Initialize the AWS CDK project with Python:

cdk init app --language python
This sets up a Python-based AWS CDK project with the necessary files.

Step 3: Set Up a Virtual Environment

Create and activate a virtual environment to manage your project’s dependencies:

python3 -m venv .venv

source .venv/bin/activate  # For macOS/Linux

# OR

.venv\Scripts\activate  # For Windows

python3 -m venv .venv

source .venv/bin/activate  # For macOS/Linux

# OR

.venv\Scripts\activate  # For Windows

Install the project dependencies:

pip install -r requirements.txt

Step 4: Define the Lambda Function

Create a directory for the Lambda function:

mkdir lambda

Write your Lambda function in lambda/handler.py:

import boto3

import os

s3 = boto3.client('s3')

bucket_name = os.environ['BUCKET_NAME']

def handler(event, context):

    # Example: Upload processed data to S3

    s3.put_object(Bucket=bucket_name, Key='output/data.json', Body='{"result": "ETL complete"}')

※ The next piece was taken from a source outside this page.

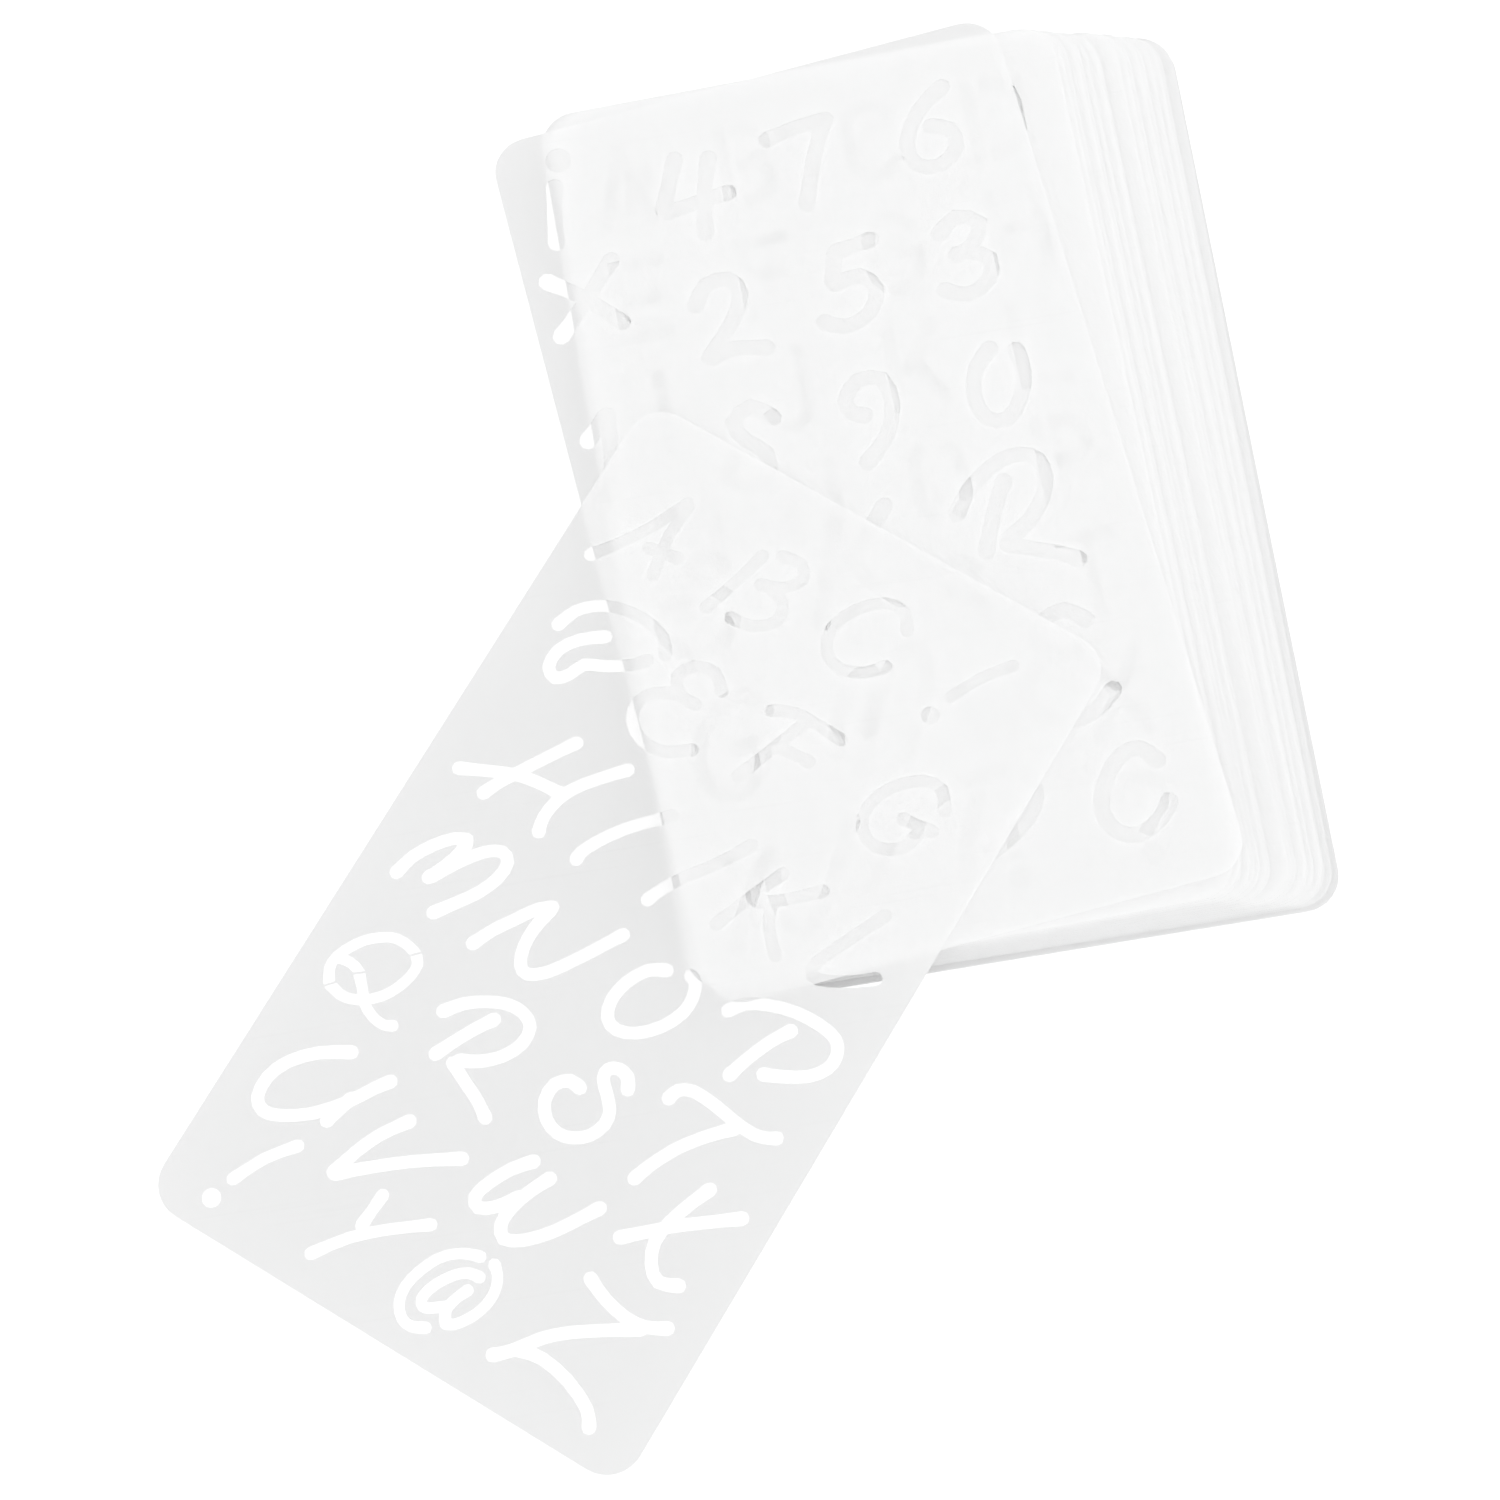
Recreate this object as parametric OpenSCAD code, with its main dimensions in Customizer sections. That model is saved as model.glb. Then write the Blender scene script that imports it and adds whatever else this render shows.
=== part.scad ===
// Pack of loose lettering stencil sheets: a spread stack, with the two top sheets swivelled out.
// The stack's bottom sheet lies square to X and Y, and everything stands on Z = 0.

/* [Sheets] */
// Width of every sheet, its short side
sheet_w = 102; // [90:1:120]
// Length of every sheet, its long side
sheet_l = 177; // [160:1:200]
// Thickness of the plastic
sheet_t = 0.3; // [0.2:0.05:0.5]
// Radius of the rounded corners
corner_r = 7; // [3:0.5:12]
// Air left between one sheet and the next
sheet_gap = 0.05; // [0.03:0.01:0.2]

/* [Stack] */
// How far the lowest of the spread sheets lies to the left of the bottom sheet
first_x = 1; // [0:0.1:5]
// How far it lies along its length from the bottom sheet
first_y = 1; // [0:0.1:5]
// Its turn from the bottom sheet, in degrees
first_turn = -0.2; // [-2:0.1:2]
// How far the top sheet of the stack lies to the left of the bottom sheet
last_x = 21.4; // [5:0.1:30]
// How far it lies along its length from the bottom sheet
last_y = 3.2; // [0:0.1:8]
// Its turn from the bottom sheet, in degrees
last_turn = 1.3; // [-3:0.1:6]
// Wider step halfway up the spread, beyond the even steps
half_x = 1.8; // [0:0.1:4]
// Unevenness of the spread, sideways
uneven_x = 0.35; // [0:0.05:0.8]
// Unevenness of the sheets' turn, in degrees
uneven_turn = 0.1; // [0:0.05:0.5]

/* [Swivelled sheets] */
// Centre of the second sheet from the stack's centre, along X
second_x = -25; // [-40:0.1:10]
// Centre of the second sheet from the stack's centre, along Y
second_y = 3.1; // [-10:0.1:20]
// Turn of the second sheet, in degrees
second_turn = 5.8; // [0:0.1:20]
// Centre of the fanned sheet from the stack's centre, along X
fanned_x = -78.7; // [-90:0.1:-40]
// Centre of the fanned sheet from the stack's centre, along Y
fanned_y = -71.7; // [-90:0.1:-40]
// Turn of the fanned sheet, in degrees
fanned_turn = -39.8; // [-60:0.1:0]

/* [Lettering] */
// Height of the standard block capitals
cap_h = 17.5; // [14:0.5:19]
// Height of the small letters' tall stems
small_h = 15.5; // [12:0.5:16]
// Height of the large capitals and figures
large_cap_h = 25; // [20:0.5:27]
// Stroke weight of the block letters, as a share of their height
block_weight = 0.15; // [0.1:0.01:0.17]
// Stroke weight of the fine letters, as a share of their height
fine_weight = 0.1; // [0.08:0.01:0.12]
// Stroke weight of the heavy letters, as a share of their height
heavy_weight = 0.17; // [0.14:0.01:0.18]
// Lean of the slanted letters, in degrees
slant = 14; // [0:1:18]
// Width of the brush strokes on the fanned sheet
brush_w = 2.3; // [1.6:0.1:2.6]
// Width of the bolder brush strokes on the second sheet
bold_brush_w = 3; // [2:0.1:3.2]
// How much a brush stroke swells at its ends
brush_swell = 0.15; // [0:0.05:0.4]
// Width of the thin bridges across a brush stroke
thin_bridge = 0.45; // [0.3:0.05:0.8]
// Bare border beside the lettering
side_margin = 8.5; // [7:0.5:10]
// Bare border above and below the lettering
end_margin = 9; // [8:0.5:12]

/* [Hidden] */
NODES = [
    "fanned_brush_capitals_sheet", "second_brush_figures_sheet",
    "block_capitals_sheet", "round_small_letters_sheet", "large_capitals_a_to_o_sheet",
    "fine_capitals_sheet", "slanted_capitals_sheet", "narrow_figures_sheet",
    "block_small_letters_sheet", "large_capitals_p_to_z_sheet", "round_capitals_sheet",
    "heavy_figures_sheet", "fine_small_letters_sheet", "narrow_capitals_sheet",
    "slanted_small_letters_sheet", "round_figures_sheet", "narrow_small_letters_sheet",
    "slanted_figures_sheet", "punctuation_sheet", "bottom_large_figures_sheet"
];

frost = [0.93, 0.94, 0.94, 0.85];
// Sheets in the stack, counted from the bottom one, below the two swivelled sheets
stack_n = len(NODES) - 2;
layer_h = sheet_t + sheet_gap;
// A letter's drawing grid: ten units high, six wide
grid_h = 10;
grid_w = 6;
// Cutters stand this far out of both faces, and each next stroke a little farther
cutter_out = 1;
cutter_step = 0.05;
// Size of the sheet that the brush lettering was laid out on, which its letters' places refer to
layout_w = 102;
layout_l = 177;
corner_steps = 8;
cap_steps = 4;
curve_steps = 2;
arc_step = 30;
dot_steps = 20;

// Where a sheet of the stack lies: x, y and turn, from its place counted from the bottom
function share(i) = (i - 1) / (stack_n - 2);
function stack_place(i) = [
    -first_x - (last_x - first_x - half_x) * share(i) - (share(i) > 0.5 ? half_x : 0)
        + uneven_x * sin(i * 137),
    first_y + (last_y - first_y) * share(i),
    first_turn + (last_turn - first_turn) * share(i) + uneven_turn * sin(i * 254)
];
function place(i) =
    i == stack_n + 1 ? [fanned_x, fanned_y, fanned_turn]
    : i == stack_n ? [second_x, second_y, second_turn]
    : i > 0 ? stack_place(i)
    : [0, 0, 0];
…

    return {"statusCode": 200, "body": "Data successfully written to S3"}

Step 5: Define AWS Resources in AWS CDK

In the serverless_pipeline/serverless_pipeline_stack.py, define the Lambda function and the S3 bucket for data storage:

from aws_cdk import (

    Stack,

    aws_lambda as _lambda,

    aws_s3 as s3

)

from constructs import Construct

class ServerlessPipelineProjectStack(Stack):

    def __init__(self, scope: Construct, construct_id: str, **kwargs) -> None:

        super().__init__(scope, construct_id, **kwargs)

        # Create an S3 bucket

        bucket = s3.Bucket(self, "ServerlessPipelineProjectS3Bucket")

        # Create a Lambda function

        lambda_function = _lambda.Function(

            self, 

            "ServerlessPipelineProjectLambdaFunction",

            runtime=_lambda.Runtime.PYTHON_3_9,

            handler="handler.handler",

            code=_lambda.Code.from_asset("lambda"),

            environment={

                "BUCKET_NAME": bucket.bucket_name

            }

        )

        # Grant Lambda permissions to read/write to the S3 bucket

        bucket.grant_read_write(lambda_function)

Step 6: Bootstrap and Deploy the AWS CDK Stack

Before deploying the stack, bootstrap your AWS environment:

cdk bootstrap

Then, synthesize and deploy the CDK stack:

cdk synth

cdk deploy

You’ll see a message confirming the deployment.

Step 7: Test the Lambda Function

Once deployed, test the Lambda function using the AWS CLI:

aws lambda invoke --function-name ServerlessPipelineProjectLambdaFunction output.txt

You should see a response like:

{

    "StatusCode": 200,

    "ExecutedVersion": "$LATEST"

}

Check the output.txt file; it will contain:

{"statusCode": 200, "body": "Data successfully written to S3"}

A folder called output will be created in S3 with a file data.json inside it, containing:

{"result": "ETL complete"}

Step 8: Clean Up Resources (Optional)

To delete all deployed resources and avoid AWS charges, run:

cdk destroy

Summary of What We Built

For this project, we configured AWS CDK within a Python environment. This was done to create and manage the infrastructure that is needed for a serverless ETL pipeline. The processing unit of the pipeline is an AWS Lambda serverless function which we developed for data processing. We also added Amazon S3 to use as a scalable and durable storage solution for raw and processed data. We deployed the required AWS resources using AWS CDK which automated the deployment processes. Finally, we confirmed that the entire setup was as expected by invoking the Lambda function and assured the data flowed properly through the pipeline.

Next Steps

In the future, I see multiple opportunities to improve and extend this serverless pipeline. An improvement that could be added is the use of AWS Glue for data transformation since it can automate and scale complicated ETL processes. Also, integrating Amazon Athena will enable serverless querying of the processed data which will allow for efficient analytics and reporting. Furthermore, we could use Amazon QuickSight for data visualization that can enhance the insights obtained from the data, allowing users to interact with the data presented on dashboards. These steps will build upon fundamentally what we have already built and will create a more comprehensive and sophisticated data pipeline.

By following this tutorial, you’ve laid the foundation for building a scalable, event-driven serverless pipeline in AWS using Python. Now, you can further expand the architecture based on your needs and integrate more services to automate and scale your workflows.